Despite these advances, scanners were still bolted to tripods because of the "Registration Problem." If a scanner moved freely, the computer couldn't tell how "Scan A" related to "Scan B." Users also had to spend hours manually stitching point clouds together in software.

4. 2000s: The SLAM Revolution and the First Handhelds

To achieve true mobility, the scanner needed to know where it was in 3D space at all times. The solution came from robotics: SLAM (Simultaneous Localization and Mapping).

SLAM allows a device to build a map of an unknown environment while tracking its own location within that map.

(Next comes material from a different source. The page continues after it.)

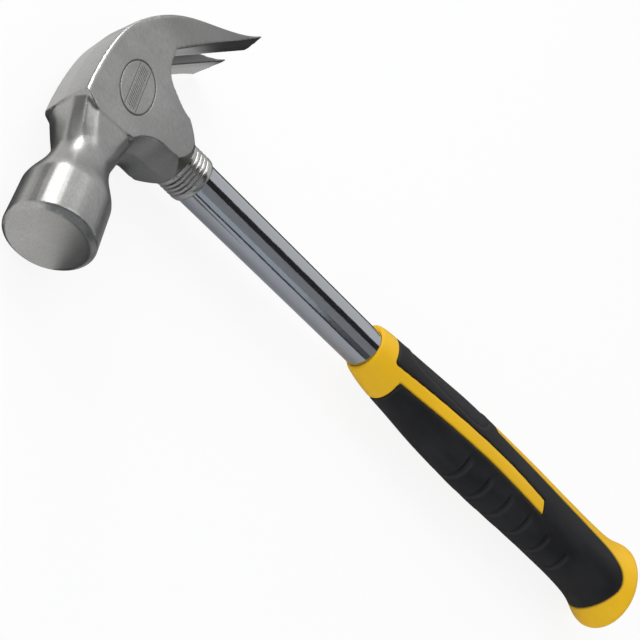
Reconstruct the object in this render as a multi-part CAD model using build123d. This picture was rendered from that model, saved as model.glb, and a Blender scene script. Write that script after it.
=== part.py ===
from build123d import *
import math
import os

# Claw hammer: a forged steel head on a chromed steel tube, with a ringed collar under the head
# and a grip moulded in two plastics. All sizes are in millimetres.
#
# Building frame: X runs along the shaft towards the head and is zero at the collar's lower edge,
# Y points towards the striking face, Z goes across the head. At the end everything is moved so
# that the origin is the centre of the bottom of the overall box, with the hammer lying on its side.

# Shaft tube
tube_r = 8.0                    # outer radius of the tube
tube_wall = 1.5                 # wall thickness of the tube
socket_depth = 30.0             # how far the tube enters the head
tube_end_gap = 1.0              # room between the tube's end and the bottom of the socket
bond_gap = 0.30                 # radial thickness of the adhesive in the socket
plug_clearance = 0.05           # radial gap round a plug inside the tube
top_plug_length = 34.0          # plug that stiffens the tube inside the head
end_plug_length = 12.0          # plug that closes the tube's lower end

# Ringed collar
collar_wall = 0.9               # thickness of the collar
collar_r = tube_r + collar_wall
collar_top = 7.5                # height at which the head takes over from the collar
collar_shoulder = 2.3           # length of the rounded shoulder under the collar
shoulder_steps = 6              # straight steps that make up that shoulder
collar_foot = 0.15              # height of the collar's blunt lower edge
collar_gap = 0.03               # radial gap between collar and tube
ring_count = 4                  # turned grooves
ring_pitch = 1.65               # distance between grooves
ring_depth = 0.40               # depth of a groove
ring_width = 0.70               # width of a groove at the surface

# Head, side outline
crown_x = 52.5                  # top of the head
crown_front_y = 14.7            # front end of the crown
claw_reach = 65.2               # distance of the claw tips behind the shaft axis
claw_tip_x = -1.6               # height of the claw tips
tip_edge = 0.8                  # thickness of the edge at the claw tips
ridge_rise = 1.3                # how far the forging line stands proud of the cheek outline
cheek_half = 10.3               # half the thickness across the cheeks
crown_share = 0.6               # share of that rise on the crown
crown_bevel = 0.8               # small bevel along the two edges of the crown
nose_share = 0.9                # height of the crown's blunt front, as a share of the crown height
nose_out = 0.9                  # how far that blunt front leans out beyond the cheek
tongue_step = 0.15              # step from the collar out to the head
tongue_flare = 5.8              # growth in radius of the cone that rounds the cheek's lower end
tongue_rise = 7.8               # height over which that cone opens
arch_x = 31.6                   # height at which the neck's underside starts
arch_y = 17.3                   # forward reach of the cheek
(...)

In 3D scanning, SLAM uses the geometry it captures as anchors to track the scanner’s movement in real-time.

Feature Traditional Tripod Scanning Handheld SLAM Scanning
Mobility Fixed; requires manual repositioning Full freedom of movement
Speed Slow (requires multiple setups) Fast (continuous capture)
Alignment Manual "stitching" in post-processing Real-time automatic registration
Hardware Heavy tripods/Robotic arms Lightweight handheld units

By the late 2000s, companies like Artec 3D released handheld scanners. While the scanners were portable, they were still tethered to high-performance laptops via thick cables to handle the massive data bandwidth.

5. 2010s: Democratization and the "Kinect Effect"

In 2010, the Microsoft Kinect changed everything. Powered by PrimeSense technology, it was a $150 gaming accessory that was actually a sophisticated infrared structured-light scanner.

The hacking community immediately realized its potential. Developers (including Occipital, Structure's parent

) wrote open-source drivers that turned the Kinect into a rudimentary handheld 3D scanner. It proved that depth-sensing hardware could be miniaturized and mass-produced cheaply.

6. 2020s to Present: LiDAR in Your Pocket

The final leap to ubiquitous mobility was driven by the smartphone industry and the refinement of Time-of-Flight (ToF) LiDAR.

Instead of patterns or triangulation, ToF LiDAR sends out light pulses and measures exactly how long (in nanoseconds) they take to bounce back.

  • Apple’s Influence: Apple introduced LiDAR to the iPad Pro and iPhone Pro lines in 2020.

  • Occipital & Structure: Companies like Structure continued to evolve portable IR scanning, creating independent hardware (like the Structure Sensor 3) for high-accuracy professional needs.

The Current Landscape

Today, the "heavy lifting" has moved to the Cloud. Apps like Structure Capture allow you to perform LiDAR sweeps or TrueDepth scans on a phone, offloading the processing power required for high-fidelity meshes to remote servers.

Summary

The evolution of 3D scanning is a dance between hardware and software. The physical limitations of tripods were solved by SLAM algorithms; the computational bottlenecks of the 80s were solved by mobile processors and the cloud.

Today, as you scan an object for a 3D print or a digital twin, you are holding sixty years of metrology, optical physics, and computer science in the palm of your hand.